Let's talk about what actually makes a finisher work in the modern era. We are way past the point where a simple leg drop pops the live crowd. The modern audience has seen every flip, dive, and superkick humanly possible. They are completely desensitized to standard offense.

To get a move over today, it requires two fundamental things. Suddenness and visceral impact. The RKO is still the gold standard because it literally happens out of nowhere. The Claymore Kick works perfectly because Drew McIntyre looks like he wants to end your life with his boot.

Thunderstruck needs to quickly find its own unique identity. If it requires the opponent to stand completely still for five seconds like an idiot, the crowd will turn on it. It needs to be an exclamation point. It cannot be a punctuation mark at the end of a long, drawn-out setup.

The fact that she studied Satomura gives me a tiny sliver of hope. Satomura's entire philosophy is based on brutal efficiency. She doesn't waste a single motion. Every step has a clear, violent purpose.
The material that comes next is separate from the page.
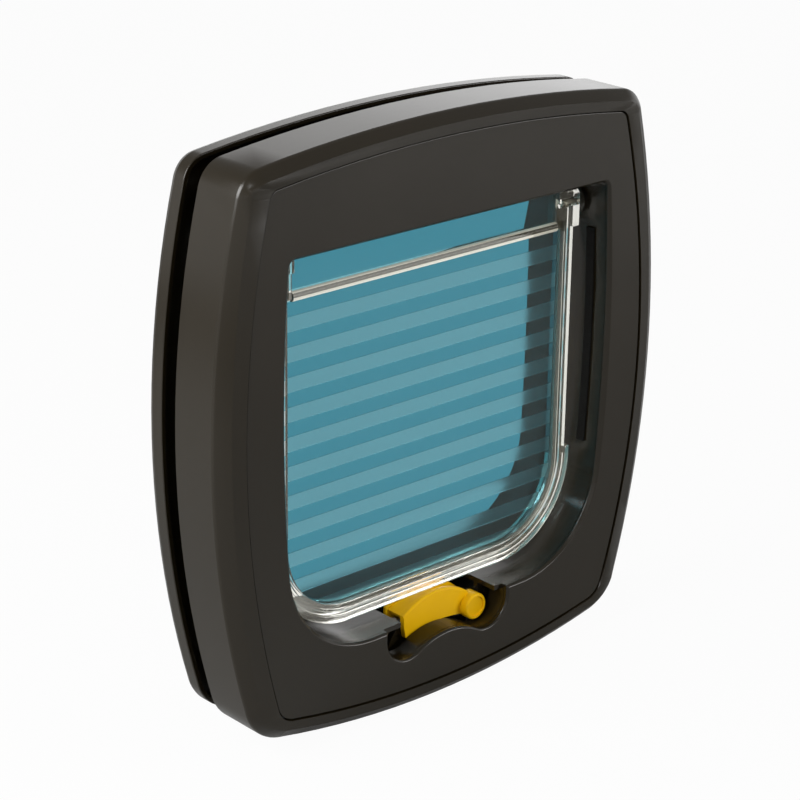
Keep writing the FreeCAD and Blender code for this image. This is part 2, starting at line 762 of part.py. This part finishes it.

If Rain channels even ten percent of that aggression, she might actually have a hit.

The final verdict

I am entirely willing to give Lizzy Rain the benefit of the doubt for now. Her debut on the April 28 broadcast had the right kind of chaotic, nervous energy. She didn't look completely lost under the bright television lights. That is half the battle for a rookie.
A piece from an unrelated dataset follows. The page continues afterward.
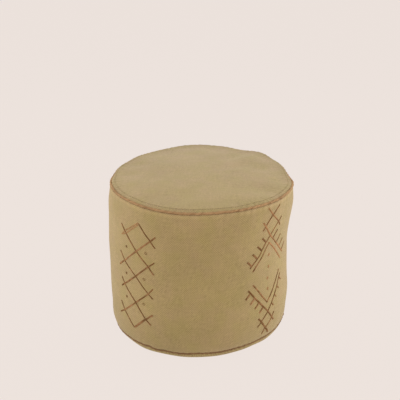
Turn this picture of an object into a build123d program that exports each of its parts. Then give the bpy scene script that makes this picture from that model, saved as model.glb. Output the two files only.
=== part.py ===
"""A round floor pouf: a canvas cover over a stuffed inner bag, with a zip across its base.

Millimetres, +Z up. The origin is the centre of the base, on the floor. The front faces -Y.
Every cloth panel, piping, thread, zip piece and the stuffing is a separate solid.
Headings are given in degrees round the pouf from the front, positive towards +X.
"""

from build123d import *
import os
from math import cos, degrees, radians, sin, sqrt

os.makedirs("parts", exist_ok=True)

# Cloth
CANVAS = 1.2
LINING = 0.6
ALLOWANCE = 10.0
CUT = 0.2
THREAD = 0.5
BIG = 1000.0  # larger than the whole pouf, for cuts that run right through it
DIAGONAL = sin(radians(45))

# Outside of the wall, from the base piping up to the top piping, as (radius, height)
WALL = [(218.6, 17.2), (225.0, 42.0), (226.8, 111.0), (225.4, 225.0), (228.0, 345.0), (225.6, 384.6)]
SEAM_HEADING = 97.0
SEAM_BOTTOM = 32.0
SEAM_TOP = 372.0

# Where the top edge of the wall turns in below the piping
RIM_GROOVE = (224.0, 386.1)
RIM_TURN_R = 222.2
RIM_UNDER_R = 221.8

# Top panel and its piping
CROWN_Z = 401.0
STITCH_R = 213.8
STITCH_Z = 392.4
ROLL_R = 218.0
ROLL_Z = 394.0
TOP_EDGE_R = 222.2
TOP_EDGE_RISE = 2.0
TOP_FOLD_OUT = 0.2
TOP_FOLD_IN = 0.8
TOP_PIPE_R = 225.0
TOP_PIPE_Z = 389.0
TOP_PIPE_WIDTH = 5.5
TOP_CORD = 3.4
FLANGE_FIT = 0.4
PIPE_JOIN_HEADING = 88.0
TURNED_IN_R = 211.5

# Base panels and their piping
BASE_ROLL_R = 203.0
BASE_ROLL = 11.7
BASE_FLAT_R = 190.0
DISH_R = 176.0
DISH_Z = 8.0
BASE_PIPE_R = 217.3
BASE_PIPE_Z = 13.6
BASE_PIPE_WIDTH = 4.4
BASE_CORD = 2.6
HEM_LOW = 15.9
HEM_TOP = 25.9

# Zip across the base, along X; its tapes lie on the inside of the base panels
ZIP_OPENING = 10.4
ZIP_HALF = 163.0
ZIP_STITCH = 2.5
TAPE_LENGTH = 340.0
TAPE_WIDTH = 15.4
TAPE_T = 0.6
TAPE_Z = DISH_Z + CANVAS + 0.05
PARTING = 1.2
COIL_WIDTH = 2.6
COIL_DEPTH = 2.2
COIL_START = -154.0
COIL_END = 149.0
STOP_LENGTH = 2.5
STOP_WIDTH = 2.9
TAPE_FIT = 0.05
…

But let me be incredibly clear about this. Meiko Satomura's moveset is sacred ground for diehard wrestling fans. If you borrow from the Joshi playbook, you better lay the move in. The absolute moment she holds back, the entire tough-guy gimmick falls completely apart.

Thunderstruck needs to seriously live up to its massive name. Otherwise, it just joins a very long list of moves that sounded amazing on paper but absolutely sucked in reality. The ball is in her court. We will find out very quickly if she is the real deal.